-- What you should do --
Only a number is wanted: how many lines in these records contain the word "start"?

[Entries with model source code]
▼

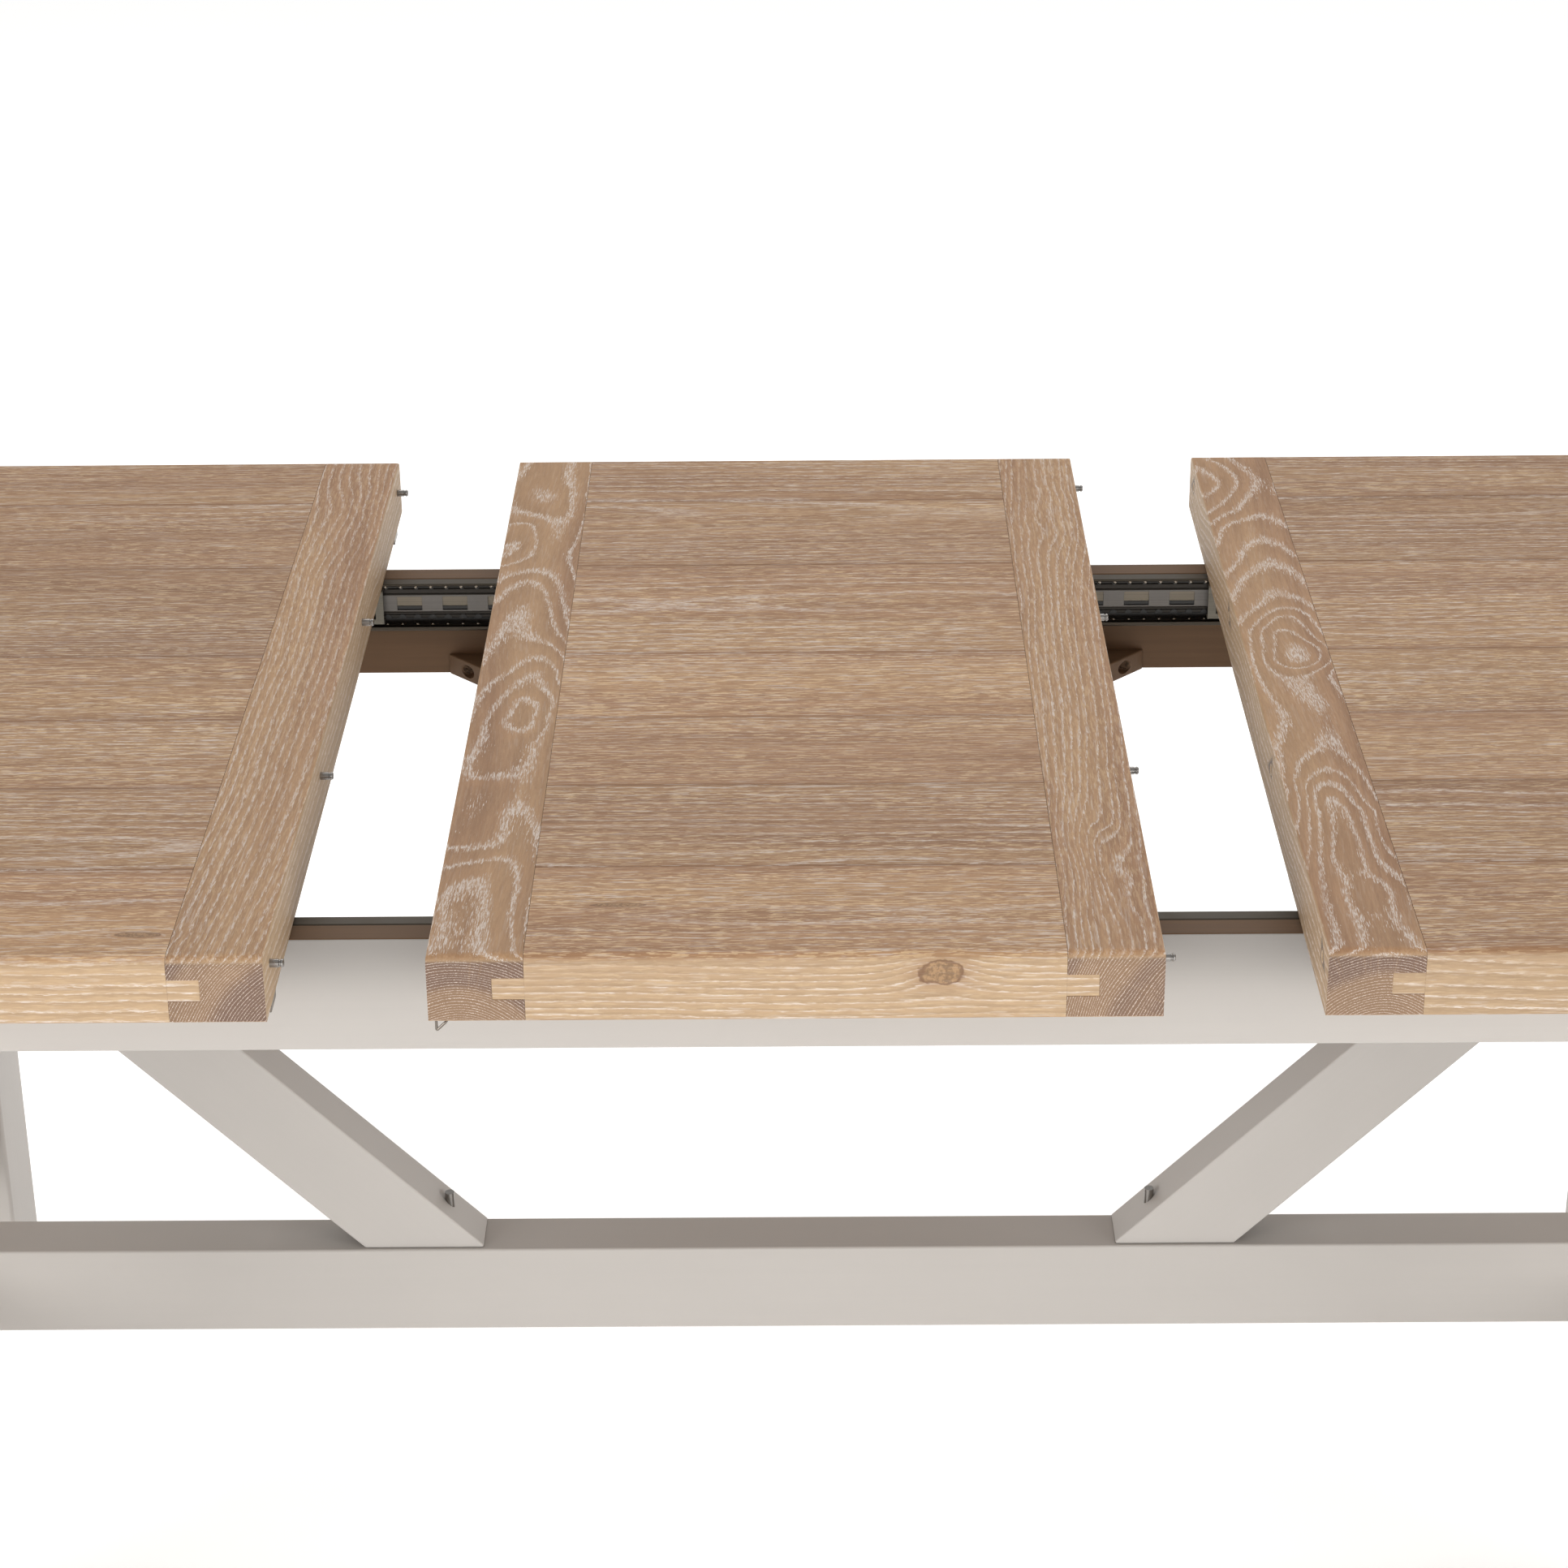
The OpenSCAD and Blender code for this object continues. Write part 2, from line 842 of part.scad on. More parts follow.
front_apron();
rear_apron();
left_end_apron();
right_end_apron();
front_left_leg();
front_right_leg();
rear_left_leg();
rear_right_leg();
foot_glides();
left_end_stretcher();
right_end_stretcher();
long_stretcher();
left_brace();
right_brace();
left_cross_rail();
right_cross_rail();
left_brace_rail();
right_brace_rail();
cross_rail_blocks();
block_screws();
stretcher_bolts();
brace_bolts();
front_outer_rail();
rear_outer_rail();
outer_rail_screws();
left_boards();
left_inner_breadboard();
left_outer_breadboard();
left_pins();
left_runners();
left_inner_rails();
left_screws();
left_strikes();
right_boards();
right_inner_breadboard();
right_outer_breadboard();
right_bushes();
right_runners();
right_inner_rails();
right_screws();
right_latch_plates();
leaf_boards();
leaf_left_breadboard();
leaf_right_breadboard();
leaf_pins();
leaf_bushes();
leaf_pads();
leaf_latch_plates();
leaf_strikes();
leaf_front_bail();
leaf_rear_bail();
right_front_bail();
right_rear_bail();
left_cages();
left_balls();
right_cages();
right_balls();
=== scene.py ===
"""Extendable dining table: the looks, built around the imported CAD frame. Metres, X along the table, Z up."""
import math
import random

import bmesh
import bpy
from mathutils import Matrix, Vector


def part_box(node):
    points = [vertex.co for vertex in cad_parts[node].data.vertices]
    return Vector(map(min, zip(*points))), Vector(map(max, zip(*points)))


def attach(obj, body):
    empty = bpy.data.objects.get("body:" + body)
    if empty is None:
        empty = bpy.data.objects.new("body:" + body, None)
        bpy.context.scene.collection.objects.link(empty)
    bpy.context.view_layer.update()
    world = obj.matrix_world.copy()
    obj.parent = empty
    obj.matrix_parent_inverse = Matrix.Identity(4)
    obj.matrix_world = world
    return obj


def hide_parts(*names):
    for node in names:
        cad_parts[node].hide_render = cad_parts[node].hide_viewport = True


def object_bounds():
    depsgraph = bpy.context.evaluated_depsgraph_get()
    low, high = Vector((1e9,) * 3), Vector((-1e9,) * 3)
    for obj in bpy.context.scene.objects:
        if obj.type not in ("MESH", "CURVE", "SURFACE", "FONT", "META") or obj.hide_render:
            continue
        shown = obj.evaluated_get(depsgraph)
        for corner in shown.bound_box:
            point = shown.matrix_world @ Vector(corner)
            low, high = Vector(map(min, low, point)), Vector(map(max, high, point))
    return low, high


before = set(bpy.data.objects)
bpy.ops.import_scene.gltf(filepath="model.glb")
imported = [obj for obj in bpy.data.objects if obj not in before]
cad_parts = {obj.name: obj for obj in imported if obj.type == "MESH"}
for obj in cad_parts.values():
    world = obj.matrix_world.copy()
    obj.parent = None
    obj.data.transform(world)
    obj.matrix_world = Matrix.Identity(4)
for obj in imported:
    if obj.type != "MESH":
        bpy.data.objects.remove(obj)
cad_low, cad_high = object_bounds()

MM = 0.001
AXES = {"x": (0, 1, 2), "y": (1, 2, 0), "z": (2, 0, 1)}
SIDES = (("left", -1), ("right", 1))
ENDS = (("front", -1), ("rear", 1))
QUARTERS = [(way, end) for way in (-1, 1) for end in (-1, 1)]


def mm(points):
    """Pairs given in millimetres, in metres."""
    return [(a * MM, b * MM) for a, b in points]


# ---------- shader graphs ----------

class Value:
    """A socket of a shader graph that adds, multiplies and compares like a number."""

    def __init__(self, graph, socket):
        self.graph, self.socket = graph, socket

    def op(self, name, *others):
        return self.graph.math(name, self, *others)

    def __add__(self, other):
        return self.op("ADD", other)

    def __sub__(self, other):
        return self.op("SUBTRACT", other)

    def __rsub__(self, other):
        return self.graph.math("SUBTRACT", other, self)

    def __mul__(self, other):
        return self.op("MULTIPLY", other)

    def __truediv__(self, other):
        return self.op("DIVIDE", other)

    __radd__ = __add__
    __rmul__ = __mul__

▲
▼

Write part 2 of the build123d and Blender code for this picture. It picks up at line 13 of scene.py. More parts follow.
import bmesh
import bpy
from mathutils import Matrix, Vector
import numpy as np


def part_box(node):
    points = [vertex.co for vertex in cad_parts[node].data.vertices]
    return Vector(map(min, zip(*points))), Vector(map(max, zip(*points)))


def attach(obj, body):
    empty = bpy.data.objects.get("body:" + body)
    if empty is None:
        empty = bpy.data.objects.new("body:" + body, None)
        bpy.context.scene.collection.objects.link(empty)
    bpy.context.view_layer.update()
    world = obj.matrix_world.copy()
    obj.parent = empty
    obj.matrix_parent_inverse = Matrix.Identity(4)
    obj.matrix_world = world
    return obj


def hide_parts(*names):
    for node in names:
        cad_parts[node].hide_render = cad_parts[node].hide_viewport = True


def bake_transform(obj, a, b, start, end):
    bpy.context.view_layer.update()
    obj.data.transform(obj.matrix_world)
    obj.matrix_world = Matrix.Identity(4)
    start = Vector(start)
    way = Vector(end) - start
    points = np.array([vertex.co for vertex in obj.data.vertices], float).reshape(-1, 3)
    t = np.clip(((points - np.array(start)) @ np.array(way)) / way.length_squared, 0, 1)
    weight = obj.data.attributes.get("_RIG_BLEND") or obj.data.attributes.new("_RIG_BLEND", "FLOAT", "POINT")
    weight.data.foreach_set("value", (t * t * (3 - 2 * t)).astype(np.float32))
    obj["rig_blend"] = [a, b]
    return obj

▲

-- Exercise result --
4